Así pues, si hoy en día las películas están protagonizadas por personajes femeninos y además incluyen otros personajes de colectivos marcados por cuestiones raciales, identitarias o de preferencias sexuales, es porque esto refleja a la idiosincrasia de la sociedad occidental actual, refleja los valores del que es su carácter dominante. Y aunque por supuesto sigue habiendo, aun en las “mejores sociedades” occidentales, terribles actos de opresión, discriminación y violencia que se dan de manera sistemática y generalizada en contra de los integrantes de cualquiera de estos colectivos, lo cierto es que lo que hacen las grandes compañías del entretenimiento no es en ningún sentido subversivo. Seguramente lo habría sido si estas medidas por la inclusión y la diversidad hubieran sido implementadas hace 40 años, por ejemplo. Si todo lo que rima con “igualdad de género” les resulta chocante a muchas personas (aunque sean la mayoría), es porque estas personas se han apartado de las convenciones y valores dominantes de su propia sociedad, y no porque esta sea una idea radical. Está muy claro: si se hace dentro de las grandes producciones cinematográficas, no es revolucionario.

Consecuentemente, si la industria del entretenimiento se monta sobre una ola que dentro de la propia convención imperante resulta vanguardista, como la de las protagonistas testosterónicas, es para que la audiencia de masas siga consumiendo, pero también para que siga obedeciendo. Como decía la cita anterior, el entretenimiento normalmente va asociado a una suerte de escape cognitivo y la constante repetición en las pantallas de una sociedad reflejada ante sí misma obnubila dentro de los espectadores los deseos y la necesidad por pensar una sociedad verdaderamente distinta: “Bajo la tregua ideológica existente entre ellos, tanto los consumidores en su conformismo, como los inescrupulosos productores que estos mantienen, están tranquilos. Ambos se contentan entre sí con la reproducción de lo mismo” (Horkheimer y Adorno, 2002: 106). La estrategia que se persigue es la de la contención, no la de la resistencia, siempre va a ser más fácil cambiar el cauce de un río que intentar secarlo o contener su flujo. 
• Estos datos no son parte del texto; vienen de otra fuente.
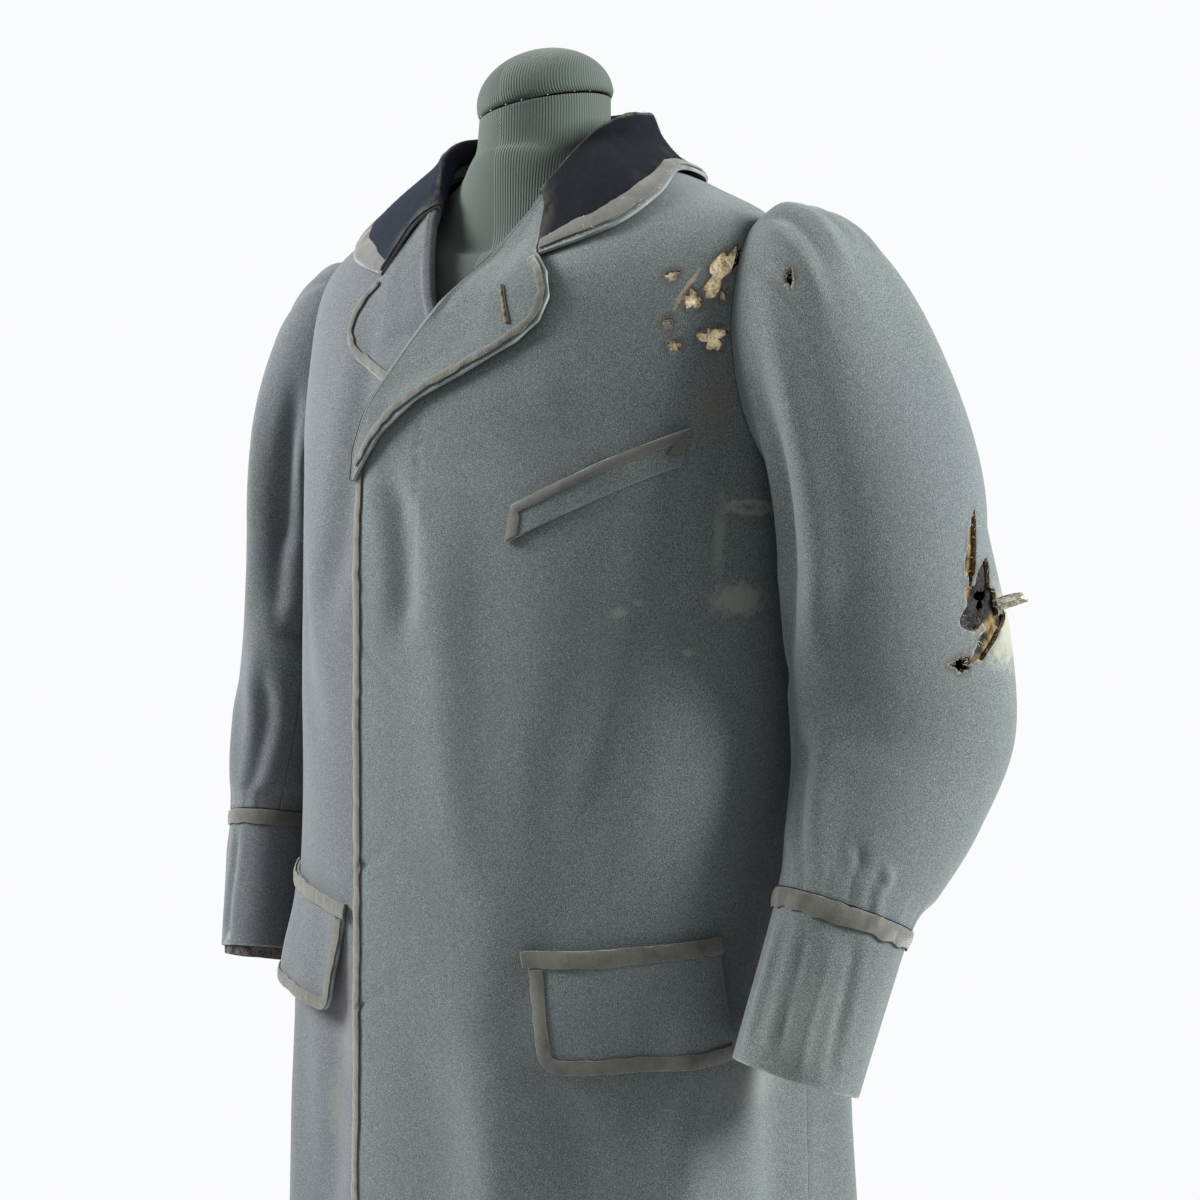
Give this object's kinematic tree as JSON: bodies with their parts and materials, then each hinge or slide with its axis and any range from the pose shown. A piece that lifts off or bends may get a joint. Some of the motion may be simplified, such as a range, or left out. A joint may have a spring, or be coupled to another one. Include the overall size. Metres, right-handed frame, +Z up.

No hace falta que lo digan abiertamente o que esconda dentro de los productos culturales algún tipo de mensaje subliminal, es suficiente con mantener las cosas girando sobre su propio eje: “el espectador no necesita pensamientos propios: es el producto el que prescribe cada reacción, no a través de algún argumento lógico —se desmoronaría al ser expuesto al pensamiento— sino a través de señales” (Horkheimer y Adorno, 2002: 181-182). Los productos culturales impiden la emancipación porque en conjunto funcionan como un gran pacificador: no hace falta salir a la calle a hacer la revolución porque los personajes en la pantalla ya nos ofrecen una versión edulcorada de ésta; las glorias del personaje de turno, conseguidas no sin mucho esfuerzo, nos dotan del pundonor suficiente como para seguir soportando nuestra realidad particular día tras día; ni siquiera somos capaces de imaginar que otra sociedad es posible porque constantemente estamos consumiendo la propia tal como es, nos la pueden aderezar con dragones, robots o alienígenas, dotarla de tintes utópicos o incluso distópicos, ubicarla en el pasado o en el futuro, pero es esencialmente casi siempre la misma sociedad.

La alternativa no es que se deje de ir al cine, se deje de consumir productos culturales en general, o siquiera que se deje de consumir merchandising. Tampoco parece sensato pensar que el entretenimiento o la diversión son negativos en sí mismos. En realidad, resulta bastante difícil pensar en una sociedad ideal del postconsumo. Lo que sí resulta necesario es que se consuma con criterio, sin desconectar el cerebro y sin dejarnos engañar por hipócritas corporaciones carentes de escrúpulos cuyo único interés radica en la obtención de ganancias económicas. Lo necesario es que pensemos en términos radicales, más allá de la realidad que nos presentan los productores y, sobre todo, que tengamos siempre presente algo que es fundamental: que las batallas por la igualdad, la no discriminación y la justicia no se luchan en las pantallas, en las salas de cine o en el sofá, sino en los libros, en los tribunales y en las calles.


Referencias

Max Horkheimer y Theodor W. Adorno, 2002 [1987], Dialectic of Enlightenment: Philosophical Fragments, Stanford University Press.